Some days, it doesn’t seem like there is any hope: that “one more” bill comes in the mail, the principal from your kid’s school calls (again), an old argument bubbles up for the umpteenth time. Hope seems to be something for some other type of person, in some other type of life, but not yours.
In the Christian faith, hope is a heroic virtue, but it isn’t just for Christians. It calls us to make hope a habit, and that we actively cultivate it in our lives and help others do the same. Hope isn’t a wish as we blow out the birthday candles; it is a reliance on a strength that is beyond our mere human resources. If we can garner that type of hope, we will be able to sustain ourselves in even the most trying of circumstances. In order to do this, though, we have to have some assurance that this type of hope exists – we want to see it, feel it, and experience its presence.
I know all about trying circumstances, and I know all about hope: trying to sustain it, losing it, getting it back, and knowing that on any given day, I am neither heroic nor virtuous. My husband and I have five children, all adopted. Although we’ve known many joys as parents, the parenthood we’ve experienced has challenged us in every part of our beings: physically, emotionally and spiritually. We’ve sat in courtrooms, logged countless hours with psychologists and psychiatrists, called 911 to our own home, had social workers on speed dial - and cried. A lot. So what have I learned about renewing hope?

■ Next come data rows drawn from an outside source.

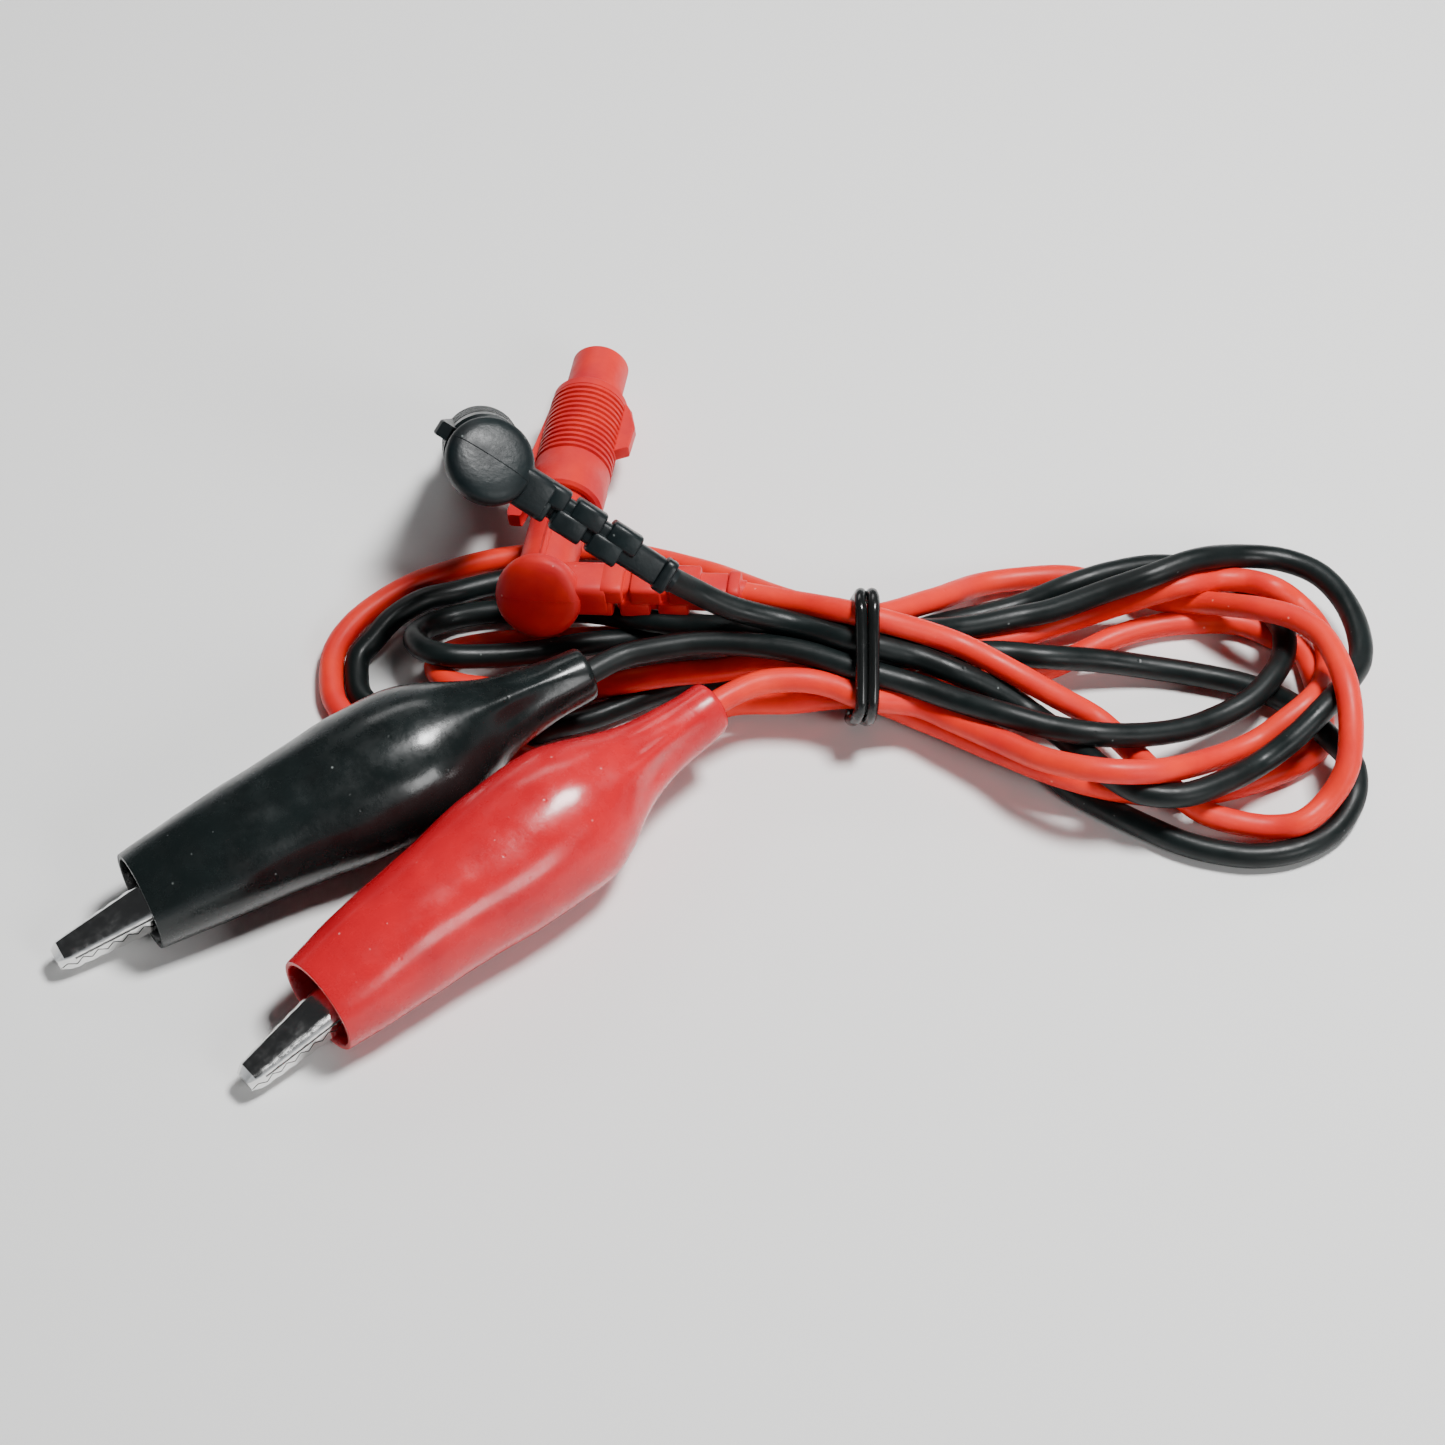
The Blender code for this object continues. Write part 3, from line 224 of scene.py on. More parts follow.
class Nodes:
    """A material's node tree, with short ways to add and join nodes."""

    def __init__(self, name):
        self.material = bpy.data.materials.new(name)
        self.material.use_nodes = True
        self.tree = self.material.node_tree
        self.shader = self.tree.nodes["Principled BSDF"]
        self.place = self.add("ShaderNodeTexCoord").outputs["Object"]

    def add(self, kind, **values):
        node = self.tree.nodes.new(kind)
        for key, value in values.items():
            setattr(node, key, value)
        return node

    def join(self, source, target):
        self.tree.links.new(source, target)

    def noise(self, scale, detail=3.0, roughness=0.55):
        node = self.add("ShaderNodeTexNoise")
        node.inputs["Scale"].default_value = scale
        node.inputs["Detail"].default_value = detail
        node.inputs["Roughness"].default_value = roughness
        self.join(self.place, node.inputs["Vector"])
        return node.outputs["Fac"]

    def cells(self, scale):
        node = self.add("ShaderNodeTexVoronoi")
        node.inputs["Scale"].default_value = scale
        node.inputs["Randomness"].default_value = 1.0
        self.join(self.place, node.inputs["Vector"])
        return node.outputs["Distance"]

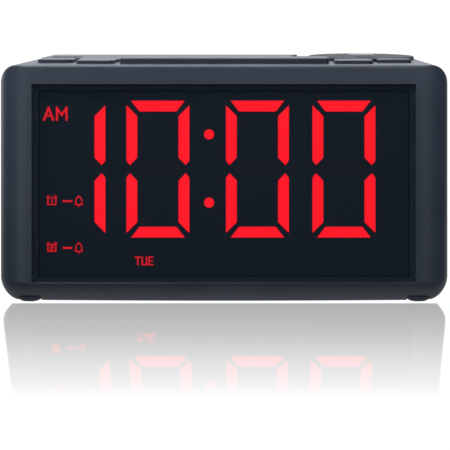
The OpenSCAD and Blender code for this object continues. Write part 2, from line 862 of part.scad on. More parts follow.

One lesson I’ve learned about hope is that you can’t buy it. There is no magic medication, no one therapy, no wonderful program or miraculous counselor that is going to “fix” whatever it is that needs fixing. The next lesson I’ve learned about hope is that it isn’t one thing. It’s a lot of things, and really, it’s not “things” at all. Finally, hope is available to all of us. It isn’t about being rich, about being educated, about being a certain status in society.
Hope is a heroic virtue, even for those of us who don’t consider ourselves very heroic or virtuous. Hope isn’t a magic pill or program; it isn’t a “thing”. It is YOU: you supporting others when you have hope to share. It is you, being a support to someone, so that another person knows that no matter how bad things might get, you will be there to help, listen, support and care. It is you, being part of a community of people who look out for each other, who wish to share hope and cultivate it for all those seeking it. Let us share one message: Hope is ours – ours to create, share, and renew with all those who need it.